:: Information provided

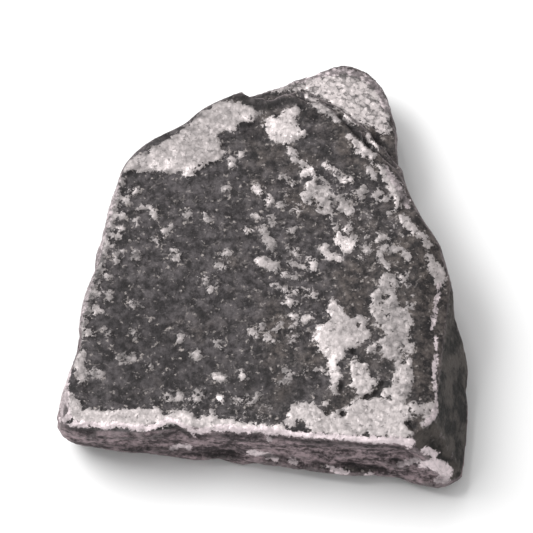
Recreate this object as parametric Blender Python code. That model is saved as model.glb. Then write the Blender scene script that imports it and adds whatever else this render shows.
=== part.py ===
"""One tumbled chip of metallic slate, lying on its flatter cleavage face.

Slate is a stack of thin layers, so the chip is drawn as one: a plan of straight breaks and worn corners,
repeated layer by layer with small ledges between. Worn facets are cut off the right-hand side, and flakes
are split off the top and the underside along the layers.

Metres, +Z up. The origin is on the surface that the chip lies on, under the middle of its bounding box.
+X is the chip's right-hand side, -Y its thick broken front edge and +Y its pointed back.
"""

import math

import bmesh
import bpy
from mathutils import Matrix, Vector, geometry, noise

MM = 0.001

# The plan in millimetres, anticlockwise from the front left corner: the points where its edge turns.
PLAN = (
    (-17.3, -16.5), (-12.4, -17.5), (-4.0, -17.5), (4.0, -18.1), (10.4, -18.8), (14.4, -19.6),
    (16.5, -19.0), (17.3, -16.7), (17.5, -12.0), (17.2, -7.6), (16.3, -5.2), (15.8, -2.2), (14.7, 0.9),
    (12.2, 6.0), (11.2, 10.0), (10.9, 14.2), (9.9, 17.4), (7.5, 19.4), (4.5, 18.9),
    (0.1, 16.8), (-5.9, 14.2), (-9.4, 11.7), (-12.4, 8.9), (-13.8, 4.0), (-15.9, -5.5), (-17.1, -12.5),
)
PLAN_SPACING = 1.05 * MM
NORMAL_EASE = 4

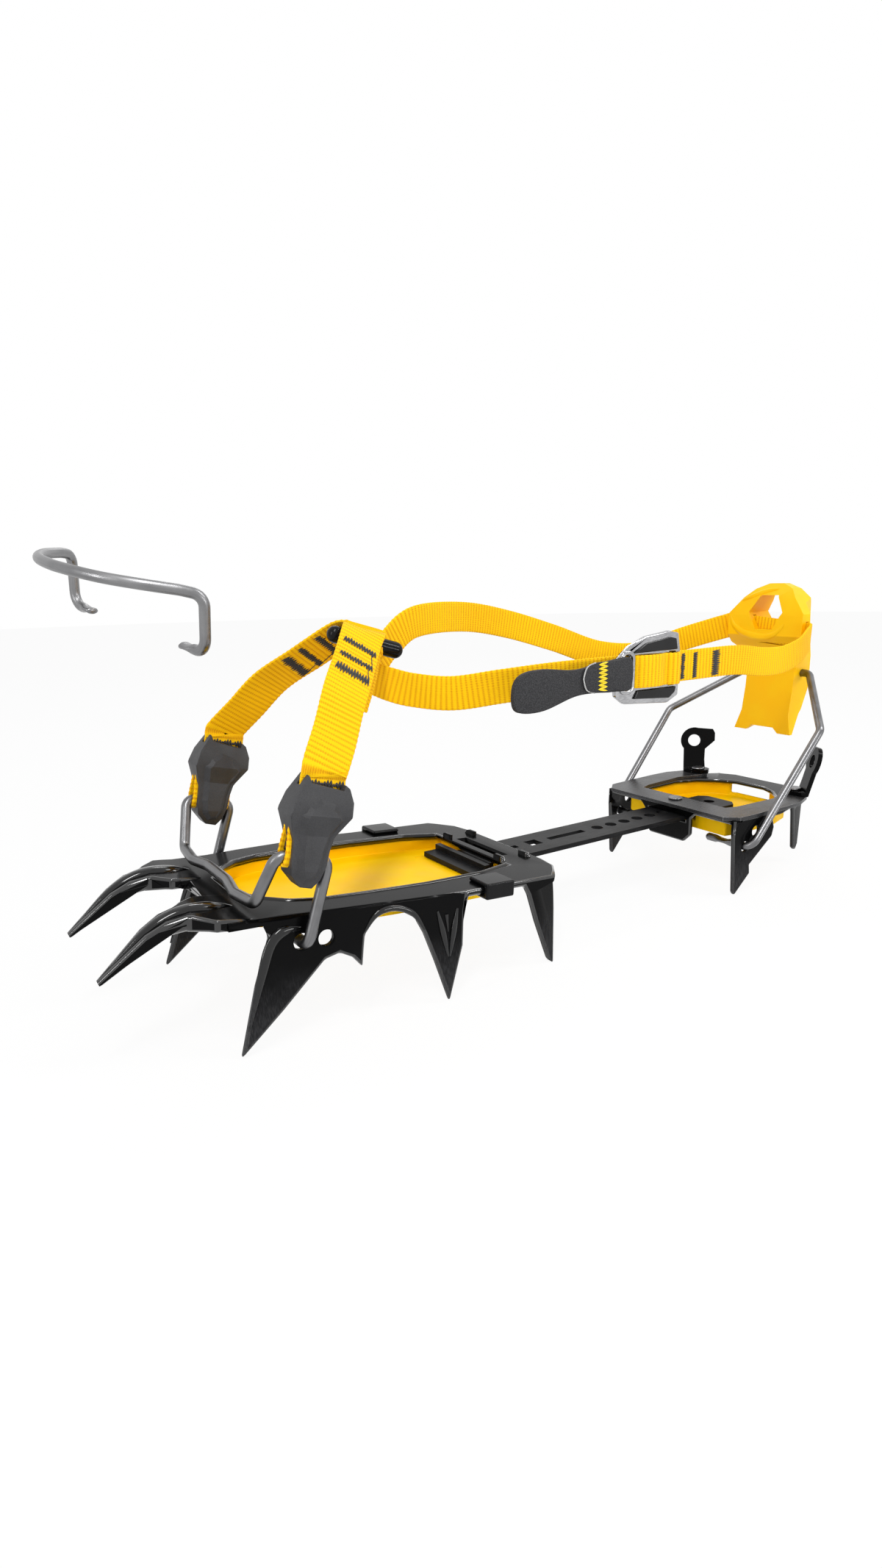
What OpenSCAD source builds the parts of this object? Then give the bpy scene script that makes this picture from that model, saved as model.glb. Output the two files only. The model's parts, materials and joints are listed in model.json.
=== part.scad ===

::::

:: Stated exercise ::
Would you copy out each line exactly as written?

:: Result for this task ::
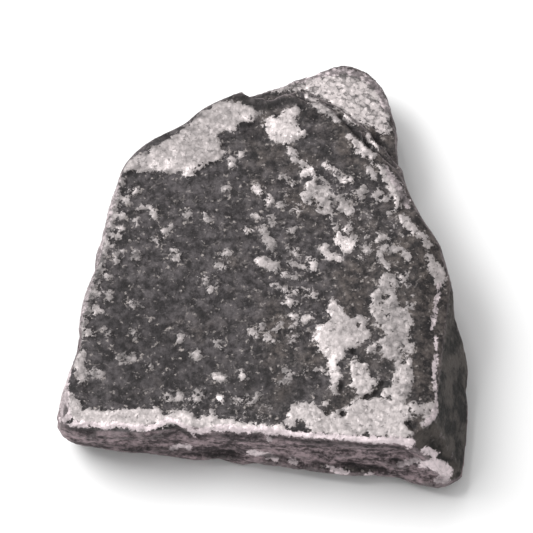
Recreate this object as parametric Blender Python code. That model is saved as model.glb. Then write the Blender scene script that imports it and adds whatever else this render shows.
=== part.py ===
"""One tumbled chip of metallic slate, lying on its flatter cleavage face.

Slate is a stack of thin layers, so the chip is drawn as one: a plan of straight breaks and worn corners,
repeated layer by layer with small ledges between. Worn facets are cut off the right-hand side, and flakes
are split off the top and the underside along the layers.

Metres, +Z up. The origin is on the surface that the chip lies on, under the middle of its bounding box.
+X is the chip's right-hand side, -Y its thick broken front edge and +Y its pointed back.
"""

import math

import bmesh
import bpy
from mathutils import Matrix, Vector, geometry, noise

MM = 0.001

# The plan in millimetres, anticlockwise from the front left corner: the points where its edge turns.
PLAN = (
    (-17.3, -16.5), (-12.4, -17.5), (-4.0, -17.5), (4.0, -18.1), (10.4, -18.8), (14.4, -19.6),
    (16.5, -19.0), (17.3, -16.7), (17.5, -12.0), (17.2, -7.6), (16.3, -5.2), (15.8, -2.2), (14.7, 0.9),
    (12.2, 6.0), (11.2, 10.0), (10.9, 14.2), (9.9, 17.4), (7.5, 19.4), (4.5, 18.9),
    (0.1, 16.8), (-5.9, 14.2), (-9.4, 11.7), (-12.4, 8.9), (-13.8, 4.0), (-15.9, -5.5), (-17.1, -12.5),
)
PLAN_SPACING = 1.05 * MM
NORMAL_EASE = 4

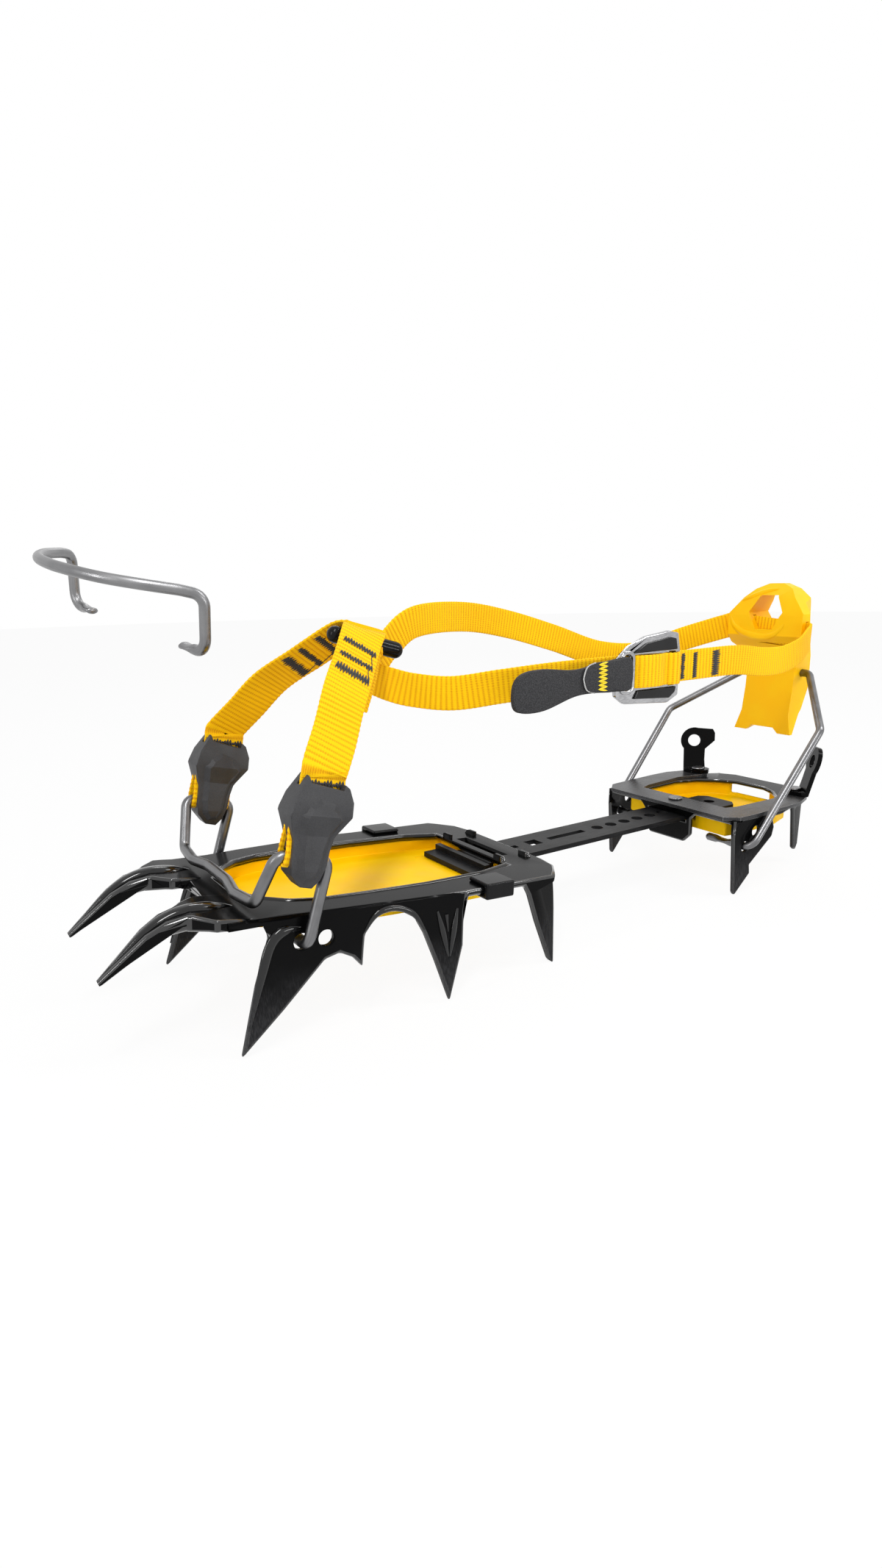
What OpenSCAD source builds the parts of this object? Then give the bpy scene script that makes this picture from that model, saved as model.glb. Output the two files only. The model's parts, materials and joints are listed in model.json.
=== part.scad ===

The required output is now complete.